Barron has an unusually strong track record for organizing innovative, well-researched projects that place art in a rich social, political and historical context and appeal to a broad audience. Furthermore, “Exiles and Emigres,” which includes both art and documentation about the plight of artists who were forced out of their homelands during World War II, is a sequel to “Degenerate Art: The Fate of the Avant-Garde in Nazi Germany,” an enormously successful exhibition organized by Barron and presented at LACMA in 1991.
But when appeals for funds went out, not a single American corporation agreed to contribute. Apparently the subject matter is too tough for the business sector, which typically avoids any association with arts projects that have political overtones.
Fortunately for the museum, necessary funds were secured from other sources: agencies of the United States and German governments, individual donors and foundations established by two prominent Hollywood personalities, filmmaker Steven Spielberg and actress Sharon Stone.
Spielberg’s nonprofit charitable organization, the Righteous Persons Foundation--funded by profits from his Oscar-winning movie “Schindler’s List,” based on the story of a German industrialist who saved many Jews from extinction by the Nazis--contributed $100,000 to the exhibition.
“We decided to support the project in part because of the artists shown, but also because this exhibition puts the artists in a social and historical context,” said Rachel Levin, the foundation’s program officer.
“The foundation is committed to education, and the arts are an important vehicle for education, not only regarding issues involving Nazi Germany but other regimes that are intolerant. So we were really thrilled to make this grant.”
Although the Righteous Persons Foundation is best known for supporting Jewish seminaries and synagogues, Levin said the fact that Spielberg lives in Los Angeles and has supported arts projects related to Jewish topics made LACMA’s project particularly appealing.
Stone indicated that the exhibition’s subject matter persuaded her to support “Exiles and Emigres” through her nonprofit charitable organization, the Silent Foundation for the Arts.
Responding to queries through an assistant, Stone said: “World War II is not that long ago, and it is important to me that our cultural heritage be treasured and experienced.” Stone said she had contributed “more than I can afford” but declined to reveal the amount.
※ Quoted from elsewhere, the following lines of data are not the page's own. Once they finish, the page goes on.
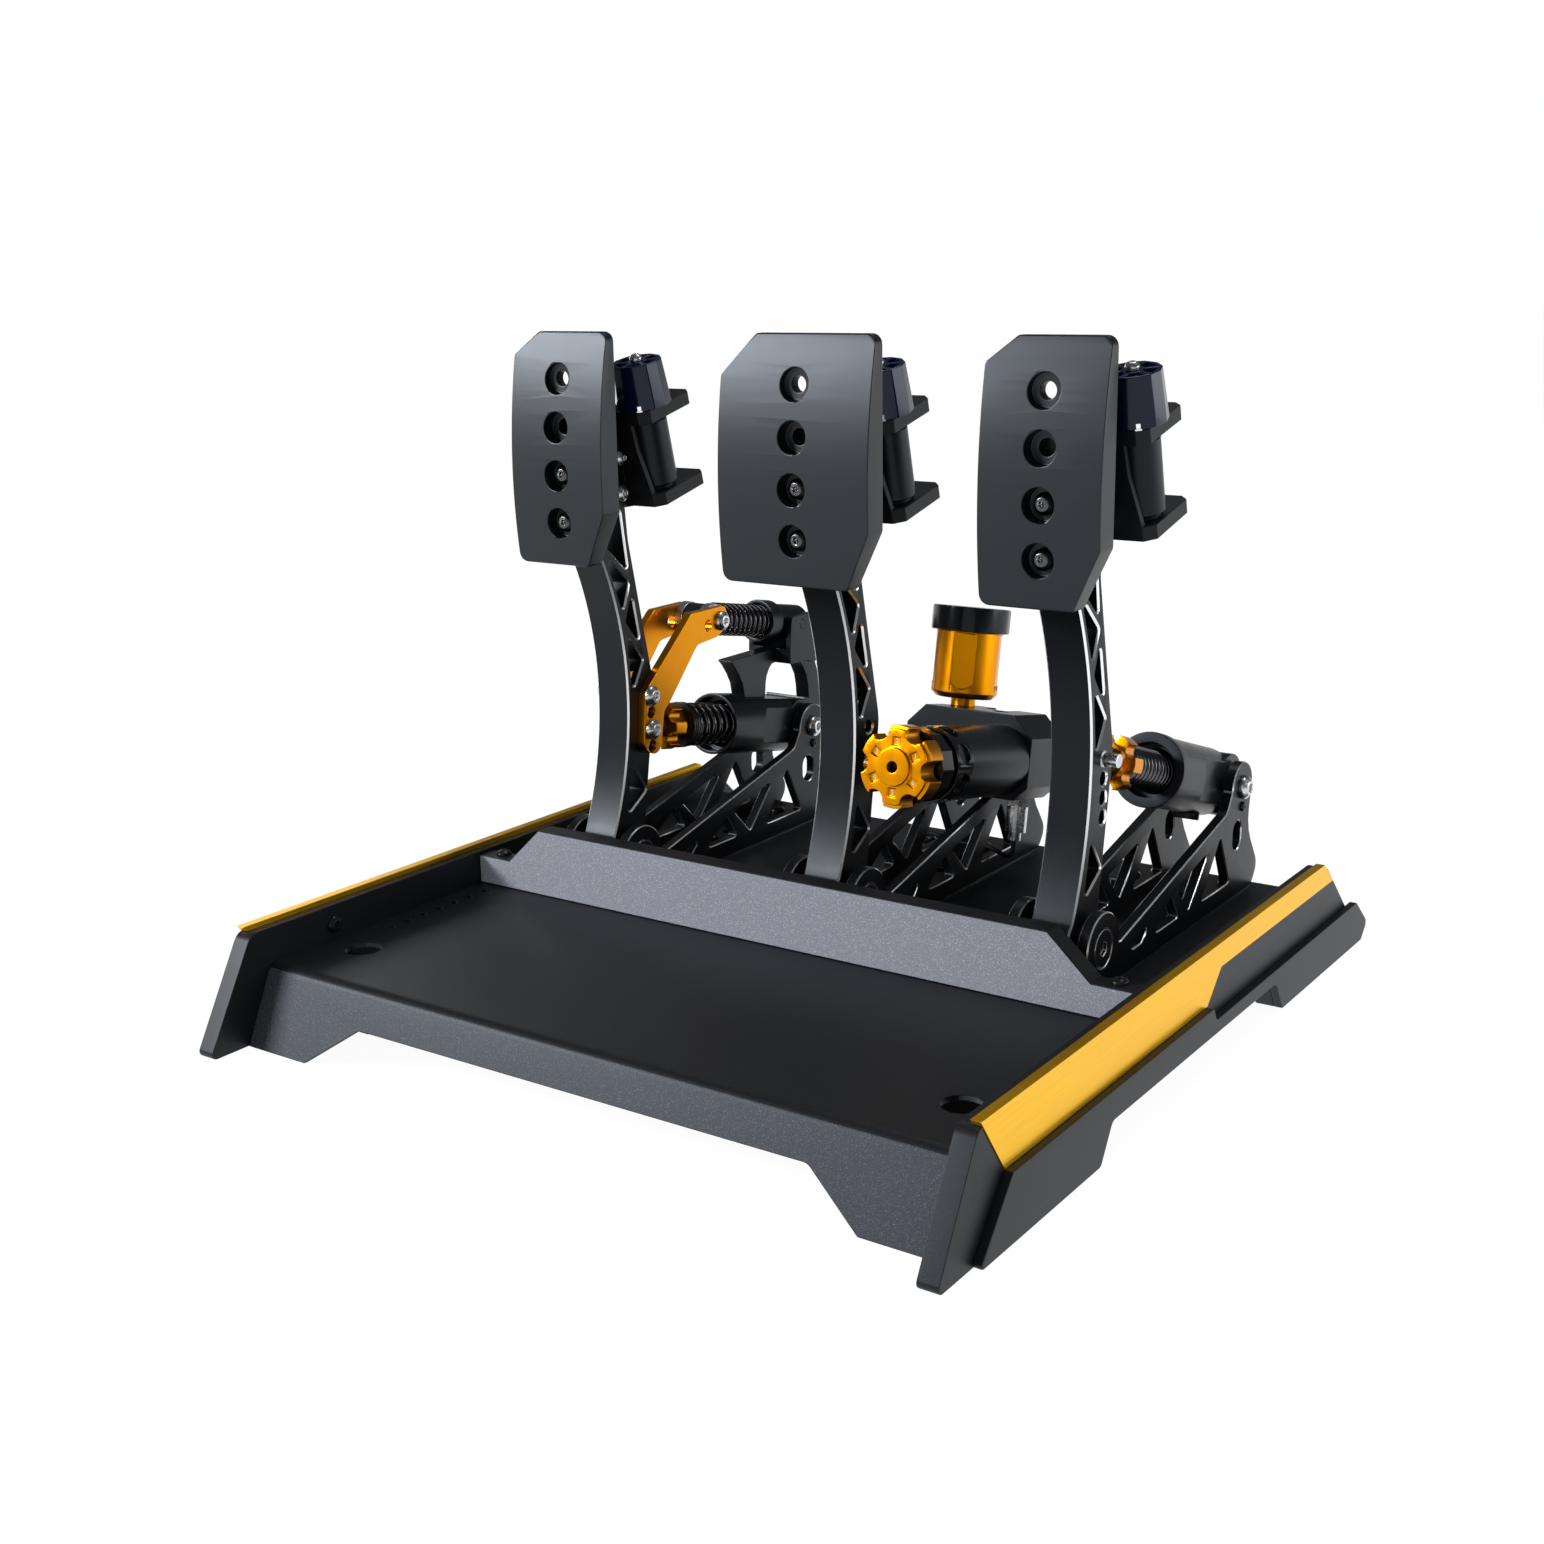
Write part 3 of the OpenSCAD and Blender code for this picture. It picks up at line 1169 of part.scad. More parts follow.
module pressure_sensor() {
    color("#9a9da1") at_unit(brake_x, low_tilt) translate([brake_offset, 0, sensor_s]) rotate([90, 0, 0]) {
        translate([0, 0, -block_low]) cylinder(d = sensor_d + 2, h = 6, $fn = 6);
        translate([0, 0, 6 - block_low]) cylinder(d = sensor_d, h = 15);
        translate([0, 0, 21 - block_low]) cylinder(d = 7, h = -sensor_low - 21 + block_low);
    }
}

// Lead of the pressure sensor: through the brackets' windows and down a hole in the deck
lead_d = 3;
lead_sides = 8;
sensor_y = unit_y - 38.2;
window_y = hinge_y + 0.799 * unit_span;
lead_out = [[36, 0, 21.3], [36, -0.8, 17.5], [35.1, -0.8, 14], [32.9, -0.8, 12], [29.4, -0.8, 12]];
lead_through = [[25.4, -3, 13.5], [20.9, -3, 15], [15.9, -3, 15.5], [8.9, -2, 15], [-0.1, -1, 14],
    [-9.1, 0, 14.5], [-15.1, 1, 15.5], [-20.1, 1, 16], [-25.1, 1, 15.5], [-29.1, 0, 13], [-32.6, -1, 9],
    [-36.6, -2, 5.5], [-42.1, -3, 3], [-48.1, -3, 2.6], [-52.3, -3, 2.2], [-55.4, -3, 0.4],
    [-57.2, -3, -2.8], [-57.6, -3, -6.5], [-57.6, -3, -12]];
lead_route = concat([for (p = lead_out) p + [brake_x, sensor_y, deck_z]],
    [for (p = lead_through) p + [brake_x, window_y, deck_z]]);

function lead_ring(i) =
    let (p = lead_route, last = len(p) - 1)
    let (along = unit(p[min(i + 1, last)] - p[max(i - 1, 0)]), up = unit(cross(along, [0, 1, 0])))
    let (side = cross(along, up))
    [for (k = [0 : lead_sides - 1]) let (a = 360 * (k + 0.5) / lead_sides)
        p[i] + lead_d / 2 * (cos(a) * up + sin(a) * side)];

module sensor_lead() {
    color("#0f0f10") at_base() polyhedron([for (i = [0 : len(lead_route) - 1]) each lead_ring(i)],
        tube_faces(len(lead_route), lead_sides), 4);
}

deck_plate();
heel_stop();
side_plate(-1);  // side_plate_left
side_plate(1);  // side_plate_right
trim(-1);  // trim_left
trim(1);  // trim_right
side_cover(-1);  // side_cover_left
side_cover(1);  // side_cover_right
foot_brackets();
base_screws();
module_bases();
hinge_bolts();
bracket(clutch_x, -1);  // clutch_bracket_left
bracket(clutch_x, 1);  // clutch_bracket_right
bracket(brake_x, -1);  // brake_bracket_left
bracket(brake_x, 1);  // brake_bracket_right
bracket(throttle_x, -1);  // throttle_bracket_left
bracket(throttle_x, 1);  // throttle_bracket_right
sensor_lead();
arm(clutch_x);  // clutch_arm
face(clutch_x, face_w, [15.6, 12]);  // clutch_face
motor_bracket(clutch_x);  // clutch_motor_bracket
motor(clutch_x);  // clutch_motor
motor_cap(clutch_x);  // clutch_motor_cap
clutch_fasteners();
link(-1);  // clutch_link_left
link(1);  // clutch_link_right
arm(brake_x);  // brake_arm
face(brake_x, brake_face_w, [19, 20]);  // brake_face
motor_bracket(brake_x);  // brake_motor_bracket
motor(brake_x);  // brake_motor
motor_cap(brake_x);  // brake_motor_cap
brake_fasteners();
arm(throttle_x);  // throttle_arm
face(throttle_x, face_w, [15.6, 12]);  // throttle_face
motor_bracket(throttle_x);  // throttle_motor_bracket
motor(throttle_x);  // throttle_motor
motor_cap(throttle_x);  // throttle_motor_cap
throttle_fasteners();
clutch_cylinder();
clutch_rod();
clutch_knob();
clutch_spring();
clutch_bridge();
clutch_upper_cylinder();
clutch_upper_rod();
clutch_upper_spring();
throttle_cylinder();
throttle_rod();
throttle_knob();
throttle_spring();
brake_block();
brake_rod();
brake_cylinder();
brake_collar();
brake_knob();
reservoir();
reservoir_cap();
pressure_sensor();
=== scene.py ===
# %% [markdown]
# # A set of racing pedals, dressed for its photograph
# The object is a folded steel base with three pedals: clutch, brake and throttle. Its solids come from CAD
# with every hole and pivot in place. Blender adds what a solid can't show: the finishes, the polished
# edges, smooth springs, the light and the camera.

# %% The CAD frame
import json
import math
import bmesh
import bpy
from mathutils import Matrix, Vector

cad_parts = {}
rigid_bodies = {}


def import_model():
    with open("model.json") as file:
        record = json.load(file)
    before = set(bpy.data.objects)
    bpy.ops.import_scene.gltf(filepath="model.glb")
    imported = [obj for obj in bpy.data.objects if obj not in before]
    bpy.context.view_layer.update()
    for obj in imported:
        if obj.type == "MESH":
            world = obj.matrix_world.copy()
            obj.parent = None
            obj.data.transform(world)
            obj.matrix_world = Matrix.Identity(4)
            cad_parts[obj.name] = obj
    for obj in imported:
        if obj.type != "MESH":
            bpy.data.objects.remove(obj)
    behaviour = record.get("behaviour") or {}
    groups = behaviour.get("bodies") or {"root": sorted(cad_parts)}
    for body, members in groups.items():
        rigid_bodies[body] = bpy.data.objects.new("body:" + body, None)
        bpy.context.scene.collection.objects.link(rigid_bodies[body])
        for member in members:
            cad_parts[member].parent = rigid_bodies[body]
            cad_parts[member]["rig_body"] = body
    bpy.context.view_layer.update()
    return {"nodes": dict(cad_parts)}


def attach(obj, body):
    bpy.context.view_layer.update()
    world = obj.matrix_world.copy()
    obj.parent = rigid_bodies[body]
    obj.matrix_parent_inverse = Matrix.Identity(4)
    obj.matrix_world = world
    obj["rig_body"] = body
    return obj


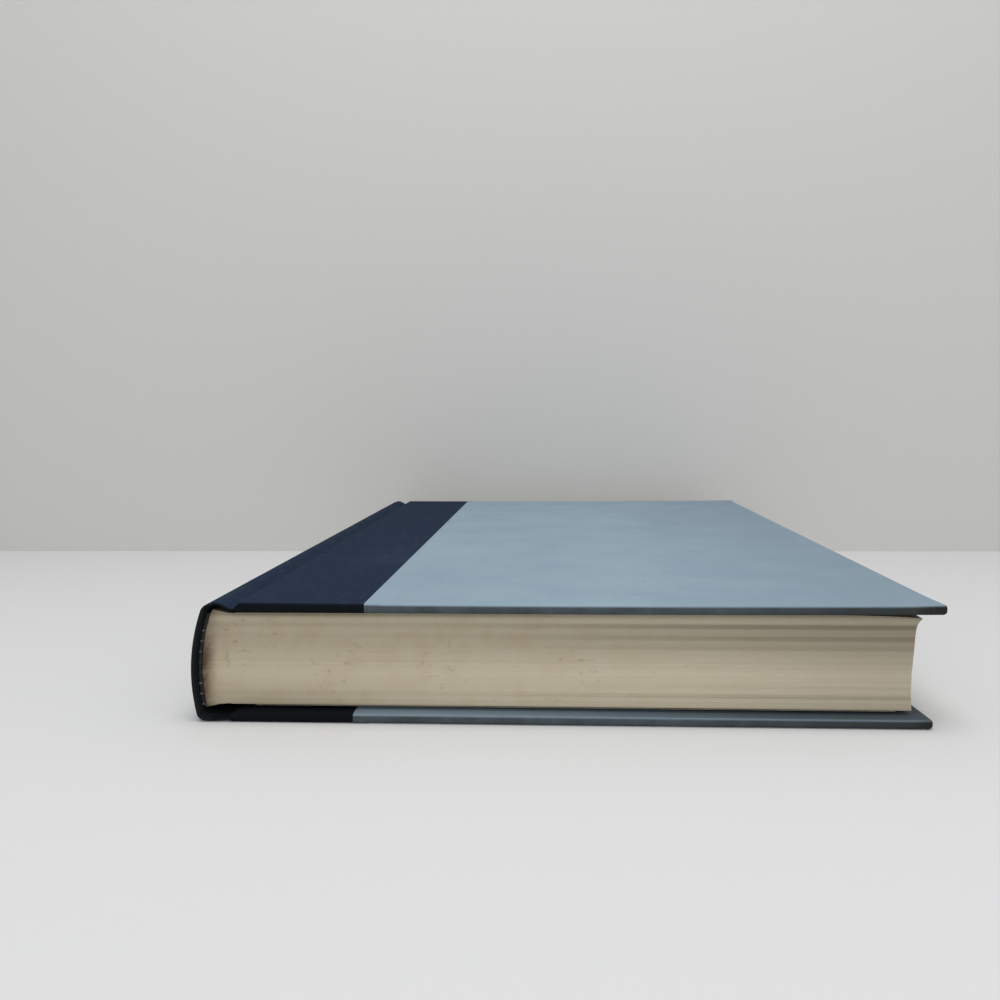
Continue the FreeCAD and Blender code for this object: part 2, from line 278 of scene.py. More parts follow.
def leaf_edges():
    """The block, as a skin wound once round the leaves' edges and closed above and below."""
    rng = random.Random(41)
    long_side, fore_side, spine_side = 48, 48, 8
    offsets = []
    gathering = 0.0
    for leaf in range(LEAVES):
        if leaf % SIGNATURE == 0:
            gathering = rng.uniform(-GATHERING_OUT, GATHERING_OUT)
        offsets.append([gathering + rng.uniform(-LEAF_OUT, LEAF_OUT) for _ in range(3)])

    def outline(leaf, share):
        """The corners of one leaf: x at the spine and fore-edge, y at the tail and head."""
        level = block_low + share * (block_high - block_low)
        tail_out, fore_out, head_out = offsets[leaf]
        soft = SHOULDER_SOFT * max((share - SOFT_FROM) / (1 - SOFT_FROM), 0) ** 2
        return spine_x(level, spine_radius) + soft, fore_x(level) + fore_out, tail - tail_out, head + head_out

    def place(column, row):
        leaf = row // 2
        share = min(max((leaf + (row % 2 - 0.5) * EDGE_SHARE + 0.5) / LEAVES, 0), 1)
        if row in (0, 2 * LEAVES - 1):
            share = round(share)
        spine, fore, front, rear = outline(leaf, share)
        if column <= long_side:
            x, y = spine + column / long_side * (fore - spine), front
        elif column <= long_side + fore_side:
            x, y = fore, front + (column - long_side) / fore_side * (rear - front)
        elif column <= 2 * long_side + fore_side:
            x, y = fore + (column - long_side - fore_side) / long_side * (spine - fore), rear
        else:
            x, y = spine, rear + (column - 2 * long_side - fore_side) / spine_side * (front - rear)
        return x, y, leaf_height(share, x)

    def place_end(leaf):
        share = leaf / (LEAVES - 1)
        spine, fore, front, rear = outline(leaf, share)

        def place_on_leaf(column, row):
            x = spine + column / long_side * (fore - spine)
            return x, front + row / fore_side * (rear - front), leaf_height(share, x)

        return place_on_leaf

    girth = 2 * long_side + fore_side + spine_side
    bm = mapped_sheet(girth, 2 * LEAVES - 1, place)
    for leaf in (0, LEAVES - 1):
        mapped_sheet(long_side, fore_side, place_end(leaf), bm=bm)
    bmesh.ops.remove_doubles(bm, verts=bm.verts, dist=WELD * MM)
    bmesh.ops.recalc_face_normals(bm, faces=bm.faces)
    return bm


def node_of(tree, kind, **settings):
    item = tree.nodes.new(f"ShaderNode{kind}")
    for name, setting in settings.items():
        setattr(item, name, setting)
    return item


def feed(tree, socket, source):
    """Joins a socket to another socket, or sets its value."""
    if hasattr(source, "is_output"):
        tree.links.new(source, socket)
    elif isinstance(source, tuple) and len(source) == 3 and socket.type == "RGBA":
        socket.default_value = (*source, 1)
    else:
        socket.default_value = source


def calc(tree, operation, *values):
    """The output of a Math node."""
    item = node_of(tree, "Math", operation=operation)
    for socket, source in zip(item.inputs, values):
        feed(tree, socket, source)
    return item.outputs[0]


def times(tree, first, second):
    return calc(tree, "MULTIPLY", first, second)


def blend_colour(tree, share, first, second, mode="MIX"):
    item = node_of(tree, "Mix", data_type="RGBA", blend_type=mode)
    item.clamp_factor = True
    feed(tree, item.inputs["Factor"], share)
    feed(tree, item.inputs["A"], first)
    feed(tree, item.inputs["B"], second)
    return next(socket for socket in item.outputs if socket.type == "RGBA")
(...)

Spielberg’s and Stone’s foundations were not the largest contributors to the show. Topping the list is a $225,000 grant from the National Endowment for the Humanities, followed by funds in undisclosed sums from the Hamburg-based scholarly foundation Die ZEIT-Stiftung Ebelin and Gerd Bucerius and Helen and Peter Bing. Next in line is the $100,000 grant from the Righteous Persons Foundation, followed by $80,000 from the National Endowment for the Arts, and grants in progressively smaller, undesignated amounts from Stone’s Silent Foundation for the Arts, Daniel Greenberg and Susan Steinhauser, and Villa Aurora, a foundation for European American relations. One German corporation, Daimler-Benz North America, is among additional donors.
The exhibition received an indemnity from the U.S. Federal Council on the Arts and the Humanities and additional assistance from the government of the Federal Republic of Germany. International passenger and cargo transportation was provided by Lufthansa German Airlines.